Task brief. Quote every line of the material beneath this one.

Data excerpts.
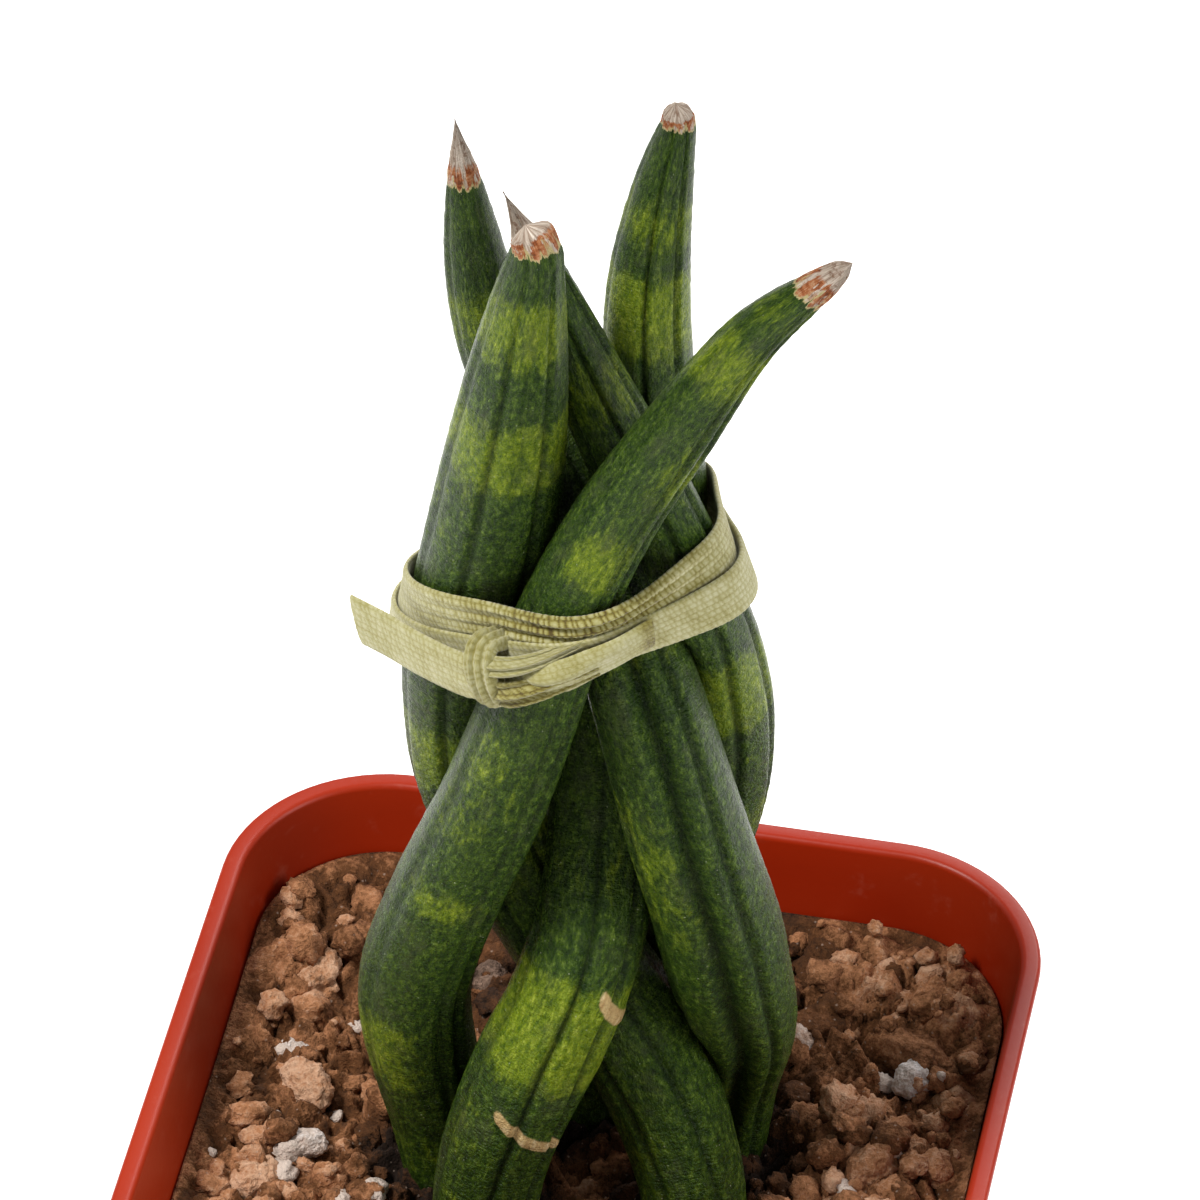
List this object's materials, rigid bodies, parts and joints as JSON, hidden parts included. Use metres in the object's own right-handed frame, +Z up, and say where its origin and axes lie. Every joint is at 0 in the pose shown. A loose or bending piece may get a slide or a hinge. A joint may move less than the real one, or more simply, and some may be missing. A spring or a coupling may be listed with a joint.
{
  "type": "potted braided snake plant",
  "caption": "Small braided cylindrical snake plant, five round leaves tied with a woven ribbon, in a square terracotta-coloured plastic pot.",
  "frame": {"origin": "middle of the pot's underside, on the surface that the pot stands on", "axes": "+Z up along the plant, X and Y square to the pot's sides"},
  "size_m": [0.08, 0.08, 0.1813],
  "materials": {
    "pot_plastic": "satin terracotta-orange moulded polypropylene",
    "potting_mix": "loose, coarse and matte",
    "leaf": "waxy green with yellow-green bands",
    "ribbon": "woven, cream to khaki",
    "bark": "rough and dry",
    "perlite": "porous and chalky"
  },
  "bodies": {
    "root": {"bark_01": "bark", "bark_02": "bark", "bark_03": "bark", "bark_04": "bark", "bark_05": "bark", "bark_06": "bark", "bark_07": "bark", "bark_08": "bark", "bark_09": "bark", "bark_10": "bark", "bark_11": "bark", "bark_12": "bark", "bark_13": "bark", "bark_14": "bark", "bark_15": "bark", "bark_16": "bark", "bark_17": "bark", "bark_18": "bark", "leaf_back": "leaf", "leaf_bottom": "leaf", "leaf_front": "leaf", "leaf_left": "leaf", "leaf_right": "leaf", "perlite_01": "perlite", "perlite_02": "perlite", "perlite_03": "perlite", "perlite_04": "perlite", "perlite_05": "perlite", "perlite_06": "perlite", "perlite_07": "perlite", "perlite_08": "perlite", "perlite_09": "perlite", "perlite_10": "perlite", "perlite_11": "perlite", "pot": "pot_plastic", "potting_mix": "potting_mix", "ribbon_tie": "ribbon"}
  },
  "joints": []
}
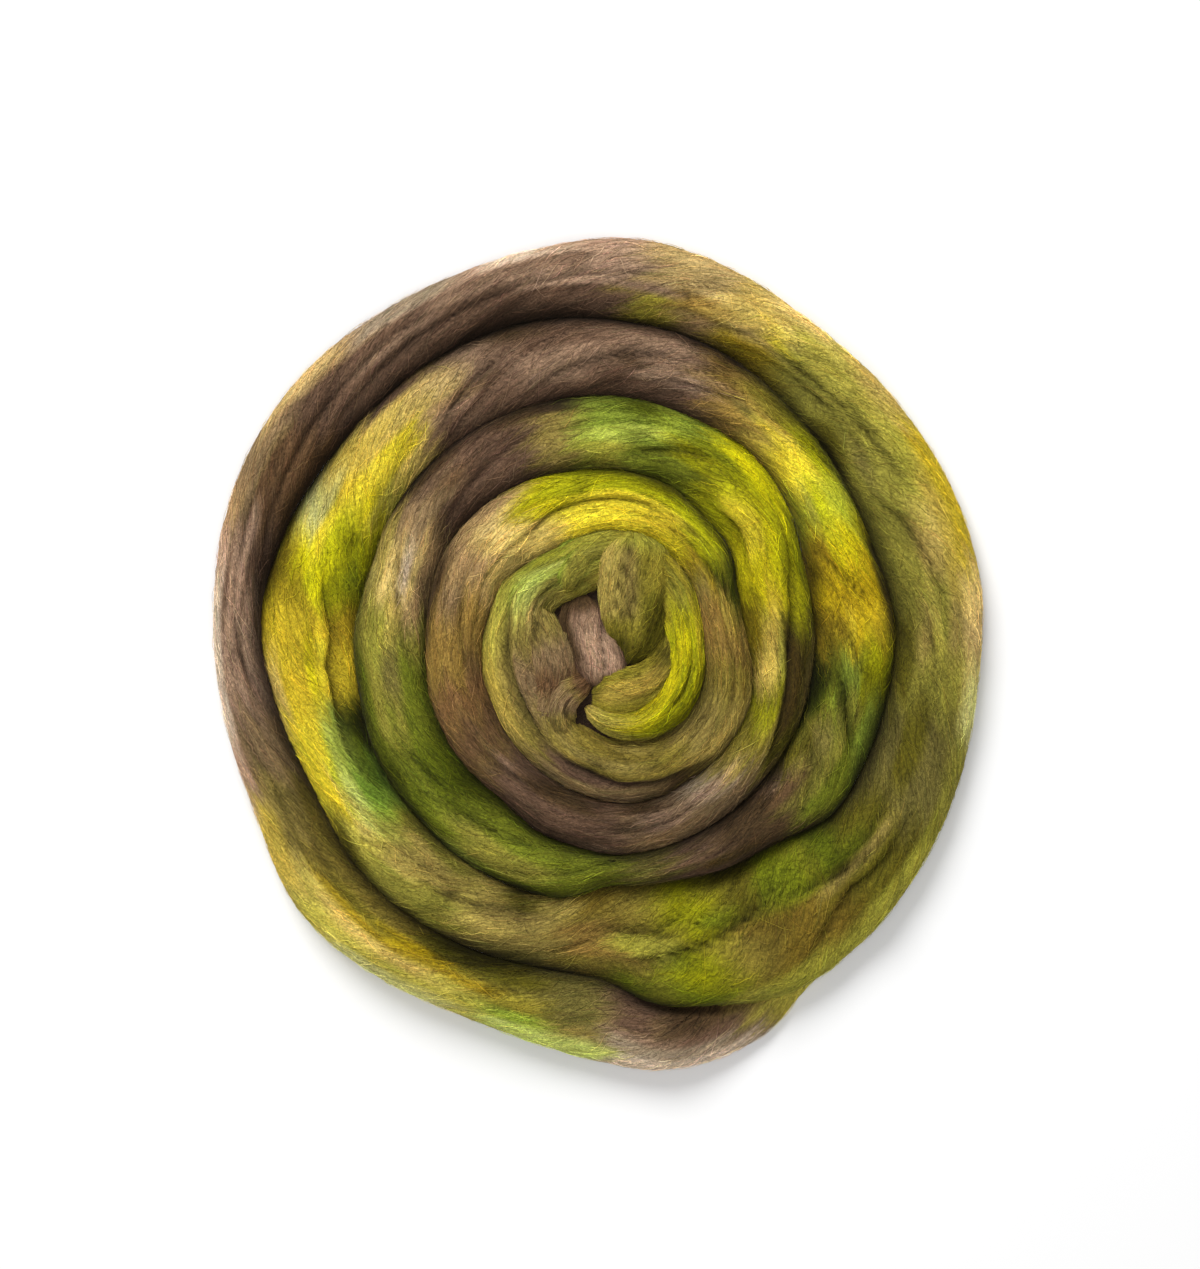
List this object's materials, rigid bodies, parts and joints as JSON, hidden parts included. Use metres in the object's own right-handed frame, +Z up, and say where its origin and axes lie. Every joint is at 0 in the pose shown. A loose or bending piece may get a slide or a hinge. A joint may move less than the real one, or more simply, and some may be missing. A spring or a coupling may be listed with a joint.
{
  "type": "wool roving coil",
  "caption": "Length of soft dyed wool roving wound into a flat spiral coil, its outer end tucked under and its inner end hooked at the core, for spinning or felting.",
  "frame": {"origin": "middle of the coil's outline, on the surface that the coil lies on", "axes": "+Z up out of the coil's flat side; +Y towards the top of the picture; +X to its right"},
  "size_m": [0.383, 0.4146, 0.0388],
  "materials": {
    "dyed_wool": "matt combed wool, hand dyed in green, lime, gold and mauve-brown"
  },
  "bodies": {
    "root": {"wool_roving": "dyed_wool"}
  },
  "joints": []
}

Full response.
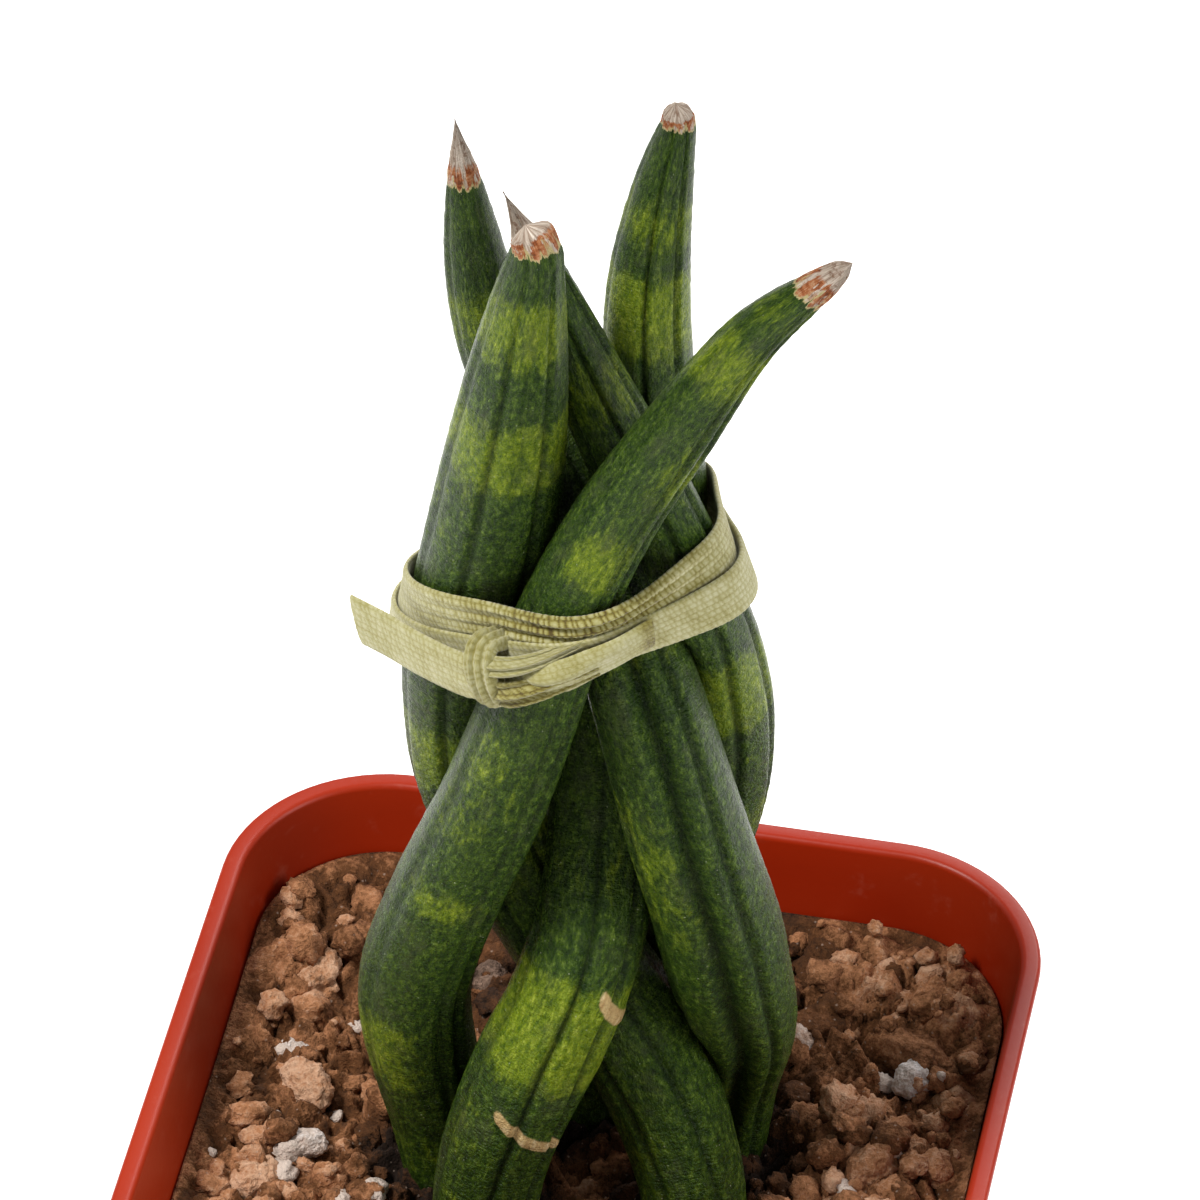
List this object's materials, rigid bodies, parts and joints as JSON, hidden parts included. Use metres in the object's own right-handed frame, +Z up, and say where its origin and axes lie. Every joint is at 0 in the pose shown. A loose or bending piece may get a slide or a hinge. A joint may move less than the real one, or more simply, and some may be missing. A spring or a coupling may be listed with a joint.
{
  "type": "potted braided snake plant",
  "caption": "Small braided cylindrical snake plant, five round leaves tied with a woven ribbon, in a square terracotta-coloured plastic pot.",
  "frame": {"origin": "middle of the pot's underside, on the surface that the pot stands on", "axes": "+Z up along the plant, X and Y square to the pot's sides"},
  "size_m": [0.08, 0.08, 0.1813],
  "materials": {
    "pot_plastic": "satin terracotta-orange moulded polypropylene",
    "potting_mix": "loose, coarse and matte",
    "leaf": "waxy green with yellow-green bands",
    "ribbon": "woven, cream to khaki",
    "bark": "rough and dry",
    "perlite": "porous and chalky"
  },
  "bodies": {
    "root": {"bark_01": "bark", "bark_02": "bark", "bark_03": "bark", "bark_04": "bark", "bark_05": "bark", "bark_06": "bark", "bark_07": "bark", "bark_08": "bark", "bark_09": "bark", "bark_10": "bark", "bark_11": "bark", "bark_12": "bark", "bark_13": "bark", "bark_14": "bark", "bark_15": "bark", "bark_16": "bark", "bark_17": "bark", "bark_18": "bark", "leaf_back": "leaf", "leaf_bottom": "leaf", "leaf_front": "leaf", "leaf_left": "leaf", "leaf_right": "leaf", "perlite_01": "perlite", "perlite_02": "perlite", "perlite_03": "perlite", "perlite_04": "perlite", "perlite_05": "perlite", "perlite_06": "perlite", "perlite_07": "perlite", "perlite_08": "perlite", "perlite_09": "perlite", "perlite_10": "perlite", "perlite_11": "perlite", "pot": "pot_plastic", "potting_mix": "potting_mix", "ribbon_tie": "ribbon"}
  },
  "joints": []
}
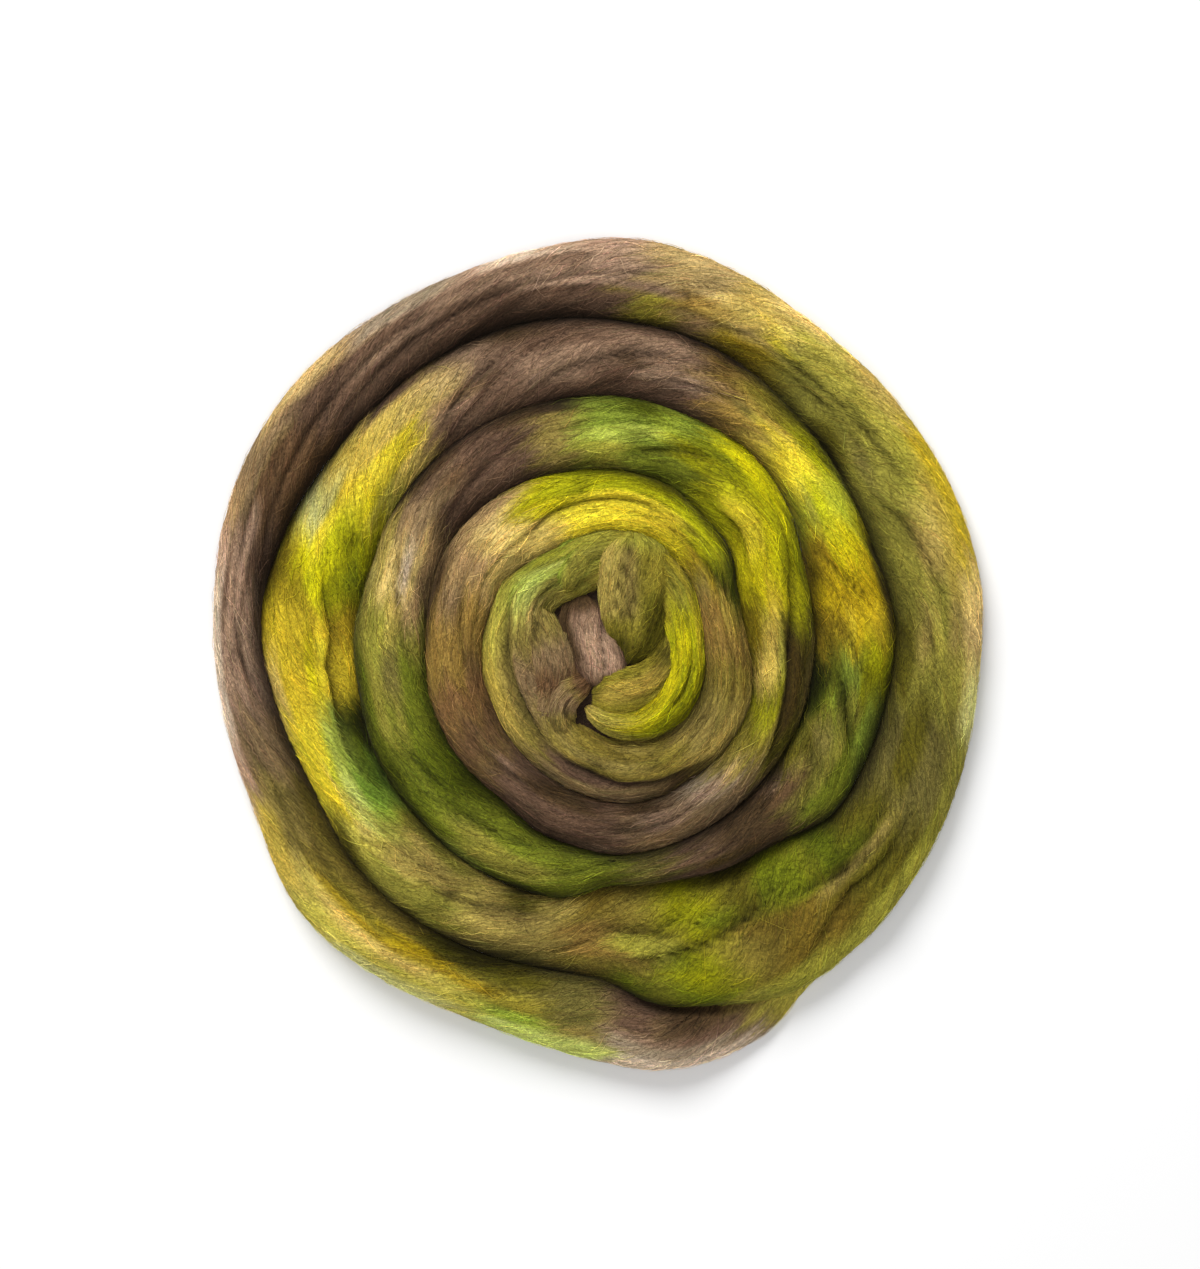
List this object's materials, rigid bodies, parts and joints as JSON, hidden parts included. Use metres in the object's own right-handed frame, +Z up, and say where its origin and axes lie. Every joint is at 0 in the pose shown. A loose or bending piece may get a slide or a hinge. A joint may move less than the real one, or more simply, and some may be missing. A spring or a coupling may be listed with a joint.
{
  "type": "wool roving coil",
  "caption": "Length of soft dyed wool roving wound into a flat spiral coil, its outer end tucked under and its inner end hooked at the core, for spinning or felting.",
  "frame": {"origin": "middle of the coil's outline, on the surface that the coil lies on", "axes": "+Z up out of the coil's flat side; +Y towards the top of the picture; +X to its right"},
  "size_m": [0.383, 0.4146, 0.0388],
  "materials": {
    "dyed_wool": "matt combed wool, hand dyed in green, lime, gold and mauve-brown"
  },
  "bodies": {
    "root": {"wool_roving": "dyed_wool"}
  },
  "joints": []
}